Endocrine Abstracts (2008) 16 OC6.3

Visfatin induces MMP-2/9 activation in human vascular endothelial cells via nuclear factor-[kappa]B

Raghu Adya, Bee Tan, Jing Chen & Harpal Randeva


University of Warwick, Coventry, UK.


Aim: Cardiovascular disease is more common in individuals with diabetes mellitus and obesity. Visfatin is elevated in obesity and T2DM; and thought to be an inflammatory mediator within atherosclerotic lesions inducing gelatinase activity, contributing to plaque destabilisation. We investigated the activation of NF-κB, a well-known pro-inflammatory transcription factor, by visfatin, in Human Endothelial Cells (EC).

Research design and methods: We stably transfected EAHy926 (human) cells with a cis-reporter pNF-κB-Luc plasmid containing luciferase reporter gene linked to five repeats of NF-κB binding sites. Using luciferase reporter assay, quantitative PCR, western blotting and gelatin zymography, we studied the involvement of NF-κB signalling in gelatinase mediated vascular inflammation by visfatin; employing the NF-κB inhibitor, BAY 11-7085.

Results: Visfatin induced a significant dose dependent increase in NF-κB mediated transcriptional activity (P<0.001), with a comparable potency to TNFα, a robust inducer of NF-κB activity. Also, when transfected ECs were pre-incubated with visfatin for 16 h, followed by TNFα stimulation for 2 h revealed a significant inhibition of TNFα induced NF-κB activity (P<0.001), suggesting receptor desensitisation. Furthermore the NF-κB inhibitor, BAY 11-7085, significantly down-regulated visfatin induced MMP-2 and MMP-9 expressions at mRNA, protein and zymogen levels.
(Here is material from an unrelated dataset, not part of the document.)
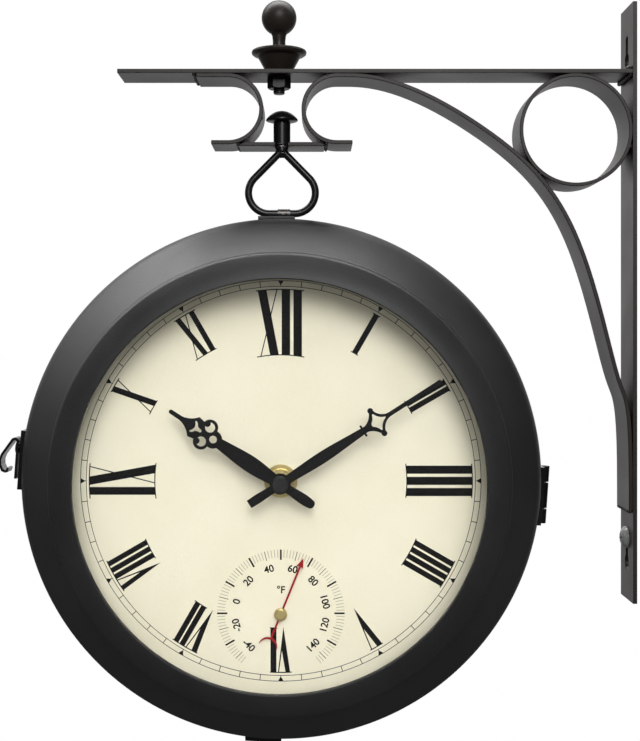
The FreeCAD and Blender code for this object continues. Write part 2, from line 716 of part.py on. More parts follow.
def turned_hardware(shape):
    """From the drawing's upright to the hardware's own, clockwise seen from the front."""
    shape.rotate(V(CLOCK_X, 0, CLOCK_Z), Y_AXIS, HARDWARE_TURN)
    return shape


def drum(clearance=0.0):
    return rod_y(CLOCK_X, CLOCK_Z, CASE_RADIUS + clearance, (-30, 30))


def hinge_leaf(side, knuckles, bore):
    """A leaf on one shell, rolled round the pin at its knuckles. side is -1 front, +1 rear."""
    pin_x = CLOCK_X + PIN_OUT
    face = CLOCK_X + CASE_RADIUS + 1.2
    edge = KNUCKLE_RADIUS + 0.5
    ys = sorted((side * edge, side * 11.4))
    leaf = box((face - 4, face), ys, (CLOCK_Z - HINGE_HALF, CLOCK_Z + HINGE_HALF))
    pieces = [leaf]
    for low, high in knuckles:
        span = (CLOCK_Z + low, CLOCK_Z + high)
        web = sorted((0, side * (edge + 1)))
        pieces.append(rod_z(pin_x, 0, KNUCKLE_RADIUS, span))
        pieces.append(box((pin_x - KNUCKLE_RADIUS, face), web, span))
    solid = fused(pieces).cut(drum())
    solid = solid.cut(rod_z(pin_x, 0, bore, (CLOCK_Z - 30, CLOCK_Z + 30)))
    return turned_hardware(solid)


def hinge_front_leaf():
    return hinge_leaf(-1, [(-HINGE_HALF, KNUCKLE_LOW - 0.25), (KNUCKLE_HIGH + 0.25, HINGE_HALF)], PIN_RADIUS)


def hinge_rear_leaf():
    return hinge_leaf(1, [(KNUCKLE_LOW + 0.25, KNUCKLE_HIGH - 0.25)], PIN_RADIUS + FIT)


def hinge_pin():
    pin = rod_z(CLOCK_X + PIN_OUT, 0, PIN_RADIUS, (CLOCK_Z - HINGE_HALF, CLOCK_Z + HINGE_HALF))
    return turned_hardware(pin)


def latch_x(out):
    return CLOCK_X - out


def latch_plate(ys):
    """A pad with a flat face, laid on the drum."""
    plate = box((latch_x(127.2), latch_x(123)), ys, (CLOCK_Z - LATCH_HALF, CLOCK_Z + LATCH_HALF))
    return plate.cut(drum())


def latch_base():
    """Pad on the front shell, with the boss and rivet that the lever turns on."""
    z = CLOCK_Z + LEVER_PIVOT_UP
    pad = latch_plate((-11.4, -0.5))
    boss = Part.makeCylinder(2.6, 0.9, V(latch_x(128.0), LEVER_PIVOT_Y, z), X_AXIS)
    stem = Part.makeCylinder(1.5, 3.0, V(latch_x(129.9), LEVER_PIVOT_Y, z), X_AXIS)
    head = Part.makeCylinder(2.6, 0.8, V(latch_x(130.2), LEVER_PIVOT_Y, z), X_AXIS)
    return turned_hardware(fused([pad, boss, stem, head]))


def latch_keeper():
    """Pad on the rear shell, with the headed pin that the lever hooks round."""
    z = CLOCK_Z + LEVER_PIVOT_UP
    pad = latch_plate((0.5, 11.4))
    stem = Part.makeCylinder(1.4, 3.0, V(latch_x(129.8), KEEPER_Y, z), X_AXIS)
    head = Part.makeCylinder(2.5, 0.8, V(latch_x(130.2), KEEPER_Y, z), X_AXIS)
    return turned_hardware(fused([pad, stem, head]))


def lever_outline():
    """The bent strip seen from the front, as (out, up): flat plate, fold, slope and curled end."""
    return [(128.1, -9.3), (129.3, -9.3), (129.3, 8.6), (129.9, 9.3), (130.6, 9.2), (135.4, 1.6),
            (136.1, -0.6), (135.9, -3.0), (134.9, -4.9), (133.6, -5.5), (133.2, -4.1),
            (132.1, -4.5), (132.6, -6.4), (133.9, -6.8), (135.8, -6.1), (137.0, -3.6), (137.3, -0.6),
            (136.5, 2.2), (131.6, 10.1), (130.2, 10.7), (129.0, 10.4), (128.1, 9.3)]


def latch_lever():
    """Swing lever. It hangs beside the seam; a quarter turn takes its notch round the keeper."""
    ys = (LEVER_PIVOT_Y - 4.6, LEVER_PIVOT_Y + 4.6)
    face = polygon([V(latch_x(out), ys[0], CLOCK_Z + up) for out, up in lever_outline()])
    strip = face.extrude(V(0, ys[1] - ys[0], 0))
    z = CLOCK_Z + LEVER_PIVOT_UP
    through = (latch_x(130.3), latch_x(127.9))
    reach = KEEPER_Y - LEVER_PIVOT_Y
    hole = Part.makeCylinder(1.5 + FIT, 4, V(latch_x(131), LEVER_PIVOT_Y, z), X_AXIS)
    start = V(through[0], LEVER_PIVOT_Y, z)
    depth = through[1] - through[0]
    outer = Part.makeCylinder(reach + 1.7, depth, start, X_AXIS)
    inner = Part.makeCylinder(reach - 1.7, depth, start, X_AXIS)
    mouth = box(through, (LEVER_PIVOT_Y - 1.2, LEVER_PIVOT_Y + 6), (z - 20, z))
    notch = outer.cut(inner).common(mouth)
    return turned_hardware(strip.cut(hole).cut(notch))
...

Conclusions: We were able to demonstrate that visfatin is a profound stimulator of NF-κB transcriptional activity in human ECs, also the crucial involvement of NF-κB signalling in visfatin induced activation of gelatinases-MMP-2/9. Moreover, the hypo responsiveness of NF-κB mediated transcriptional activity induced by visfatin is of importance since pro inflammatory cytokine ‘overload’ exists in obesity and T2DM suggesting an important role of visfatin in the pathogenesis of vascular inflammation.

In summary, our finding reveals a new insight into visfatin’s diverse roles in dysmetabolic states and reaffirms the emerging roles of adipokines as mediators of inflammatory response.